Aim: Only the lines from the start of the data through the one containing "return 26.3 +" belong in your answer; return them exactly.
··· Raw data ···
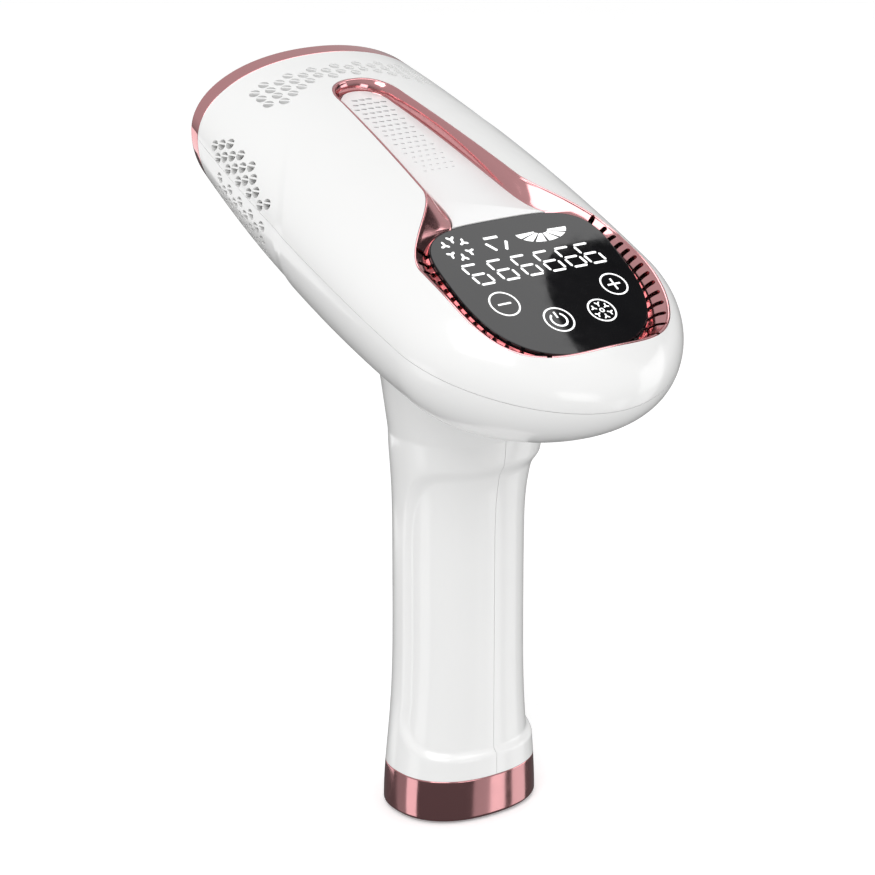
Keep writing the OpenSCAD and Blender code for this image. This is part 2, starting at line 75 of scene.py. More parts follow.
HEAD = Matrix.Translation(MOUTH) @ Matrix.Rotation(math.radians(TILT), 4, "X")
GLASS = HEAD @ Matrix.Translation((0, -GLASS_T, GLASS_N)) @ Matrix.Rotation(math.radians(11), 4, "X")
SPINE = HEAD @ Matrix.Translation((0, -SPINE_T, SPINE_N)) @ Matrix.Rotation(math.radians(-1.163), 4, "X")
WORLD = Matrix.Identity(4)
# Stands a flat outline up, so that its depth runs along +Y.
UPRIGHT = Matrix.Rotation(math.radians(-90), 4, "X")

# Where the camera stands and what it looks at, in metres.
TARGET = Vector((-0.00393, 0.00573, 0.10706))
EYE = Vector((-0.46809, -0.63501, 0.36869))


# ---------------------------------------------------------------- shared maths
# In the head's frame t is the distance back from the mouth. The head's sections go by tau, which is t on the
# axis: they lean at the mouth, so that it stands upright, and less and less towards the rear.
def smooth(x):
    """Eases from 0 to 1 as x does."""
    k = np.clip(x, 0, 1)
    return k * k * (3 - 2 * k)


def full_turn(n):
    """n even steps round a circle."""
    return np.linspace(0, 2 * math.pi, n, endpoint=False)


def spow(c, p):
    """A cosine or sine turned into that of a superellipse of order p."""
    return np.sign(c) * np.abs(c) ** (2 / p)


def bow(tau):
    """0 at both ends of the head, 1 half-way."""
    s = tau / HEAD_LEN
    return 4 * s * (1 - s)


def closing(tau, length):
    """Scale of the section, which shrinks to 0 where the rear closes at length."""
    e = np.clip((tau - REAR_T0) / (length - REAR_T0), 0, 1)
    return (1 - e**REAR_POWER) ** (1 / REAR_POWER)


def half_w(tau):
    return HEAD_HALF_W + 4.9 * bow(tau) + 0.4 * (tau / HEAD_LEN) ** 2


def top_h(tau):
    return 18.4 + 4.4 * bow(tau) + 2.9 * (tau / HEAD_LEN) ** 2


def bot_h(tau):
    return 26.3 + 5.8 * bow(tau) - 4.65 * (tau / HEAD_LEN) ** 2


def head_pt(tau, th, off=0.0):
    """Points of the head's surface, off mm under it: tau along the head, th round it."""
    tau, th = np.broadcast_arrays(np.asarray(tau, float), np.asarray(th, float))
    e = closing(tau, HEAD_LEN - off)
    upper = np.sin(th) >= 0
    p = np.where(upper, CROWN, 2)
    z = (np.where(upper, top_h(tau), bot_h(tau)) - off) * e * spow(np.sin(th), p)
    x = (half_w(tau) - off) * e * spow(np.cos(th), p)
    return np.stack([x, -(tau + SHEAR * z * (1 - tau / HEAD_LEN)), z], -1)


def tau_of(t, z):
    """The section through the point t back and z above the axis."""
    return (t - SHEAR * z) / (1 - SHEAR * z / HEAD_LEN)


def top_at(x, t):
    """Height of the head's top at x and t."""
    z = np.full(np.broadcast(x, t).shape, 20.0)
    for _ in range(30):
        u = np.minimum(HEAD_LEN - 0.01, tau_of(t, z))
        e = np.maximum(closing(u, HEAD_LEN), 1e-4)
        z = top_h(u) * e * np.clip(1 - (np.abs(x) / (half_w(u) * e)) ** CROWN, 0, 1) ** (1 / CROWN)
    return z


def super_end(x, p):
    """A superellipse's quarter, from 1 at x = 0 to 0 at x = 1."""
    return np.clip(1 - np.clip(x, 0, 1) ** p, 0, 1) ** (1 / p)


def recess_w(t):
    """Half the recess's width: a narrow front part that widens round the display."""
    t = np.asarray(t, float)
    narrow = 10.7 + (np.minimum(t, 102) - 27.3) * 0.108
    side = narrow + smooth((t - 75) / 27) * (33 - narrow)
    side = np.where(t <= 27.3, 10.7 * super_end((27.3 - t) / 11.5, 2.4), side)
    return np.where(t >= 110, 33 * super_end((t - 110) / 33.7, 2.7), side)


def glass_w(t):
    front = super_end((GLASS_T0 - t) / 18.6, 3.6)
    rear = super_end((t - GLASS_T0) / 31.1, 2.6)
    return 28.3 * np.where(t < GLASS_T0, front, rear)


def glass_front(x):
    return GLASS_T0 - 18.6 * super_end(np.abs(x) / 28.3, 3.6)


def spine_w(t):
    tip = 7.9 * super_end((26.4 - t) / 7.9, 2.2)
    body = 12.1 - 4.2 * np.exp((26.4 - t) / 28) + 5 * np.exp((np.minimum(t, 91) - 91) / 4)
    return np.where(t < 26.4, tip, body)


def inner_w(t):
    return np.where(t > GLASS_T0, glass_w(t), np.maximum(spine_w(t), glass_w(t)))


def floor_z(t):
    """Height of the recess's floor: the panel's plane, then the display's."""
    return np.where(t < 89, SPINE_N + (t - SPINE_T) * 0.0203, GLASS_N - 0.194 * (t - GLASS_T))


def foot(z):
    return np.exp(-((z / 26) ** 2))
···
Final result:
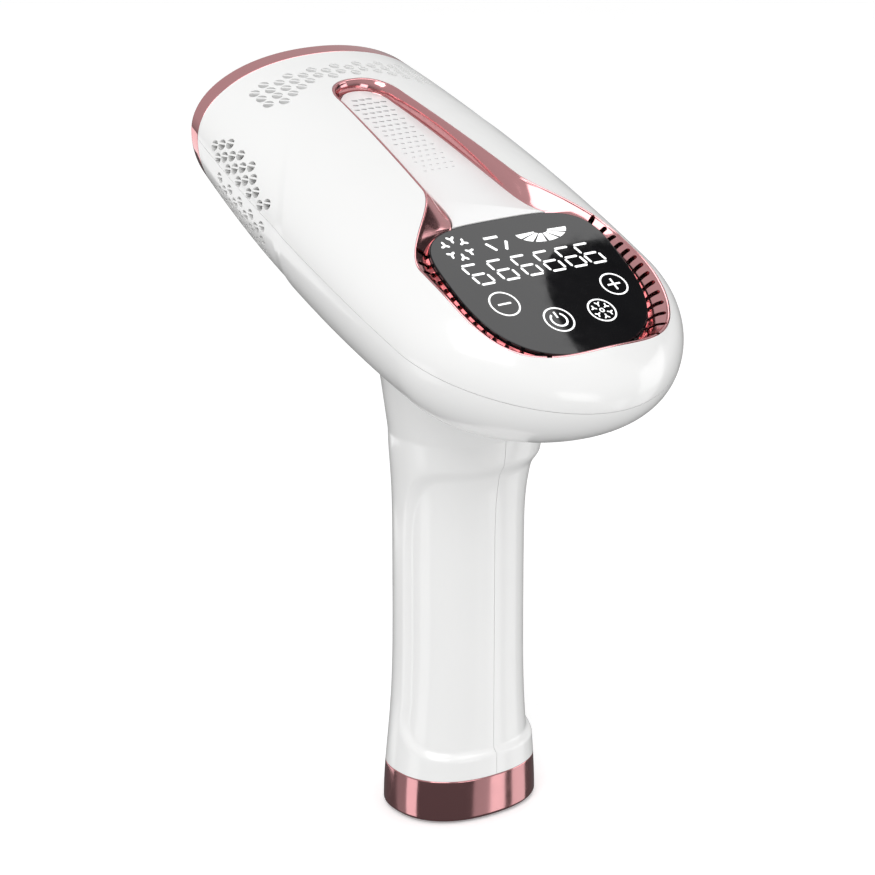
Keep writing the OpenSCAD and Blender code for this image. This is part 2, starting at line 75 of scene.py. More parts follow.
HEAD = Matrix.Translation(MOUTH) @ Matrix.Rotation(math.radians(TILT), 4, "X")
GLASS = HEAD @ Matrix.Translation((0, -GLASS_T, GLASS_N)) @ Matrix.Rotation(math.radians(11), 4, "X")
SPINE = HEAD @ Matrix.Translation((0, -SPINE_T, SPINE_N)) @ Matrix.Rotation(math.radians(-1.163), 4, "X")
WORLD = Matrix.Identity(4)
# Stands a flat outline up, so that its depth runs along +Y.
UPRIGHT = Matrix.Rotation(math.radians(-90), 4, "X")

# Where the camera stands and what it looks at, in metres.
TARGET = Vector((-0.00393, 0.00573, 0.10706))
EYE = Vector((-0.46809, -0.63501, 0.36869))


# ---------------------------------------------------------------- shared maths
# In the head's frame t is the distance back from the mouth. The head's sections go by tau, which is t on the
# axis: they lean at the mouth, so that it stands upright, and less and less towards the rear.
def smooth(x):
    """Eases from 0 to 1 as x does."""
    k = np.clip(x, 0, 1)
    return k * k * (3 - 2 * k)


def full_turn(n):
    """n even steps round a circle."""
    return np.linspace(0, 2 * math.pi, n, endpoint=False)


def spow(c, p):
    """A cosine or sine turned into that of a superellipse of order p."""
    return np.sign(c) * np.abs(c) ** (2 / p)


def bow(tau):
    """0 at both ends of the head, 1 half-way."""
    s = tau / HEAD_LEN
    return 4 * s * (1 - s)


def closing(tau, length):
    """Scale of the section, which shrinks to 0 where the rear closes at length."""
    e = np.clip((tau - REAR_T0) / (length - REAR_T0), 0, 1)
    return (1 - e**REAR_POWER) ** (1 / REAR_POWER)


def half_w(tau):
    return HEAD_HALF_W + 4.9 * bow(tau) + 0.4 * (tau / HEAD_LEN) ** 2


def top_h(tau):
    return 18.4 + 4.4 * bow(tau) + 2.9 * (tau / HEAD_LEN) ** 2


def bot_h(tau):
    return 26.3 + 5.8 * bow(tau) - 4.65 * (tau / HEAD_LEN) ** 2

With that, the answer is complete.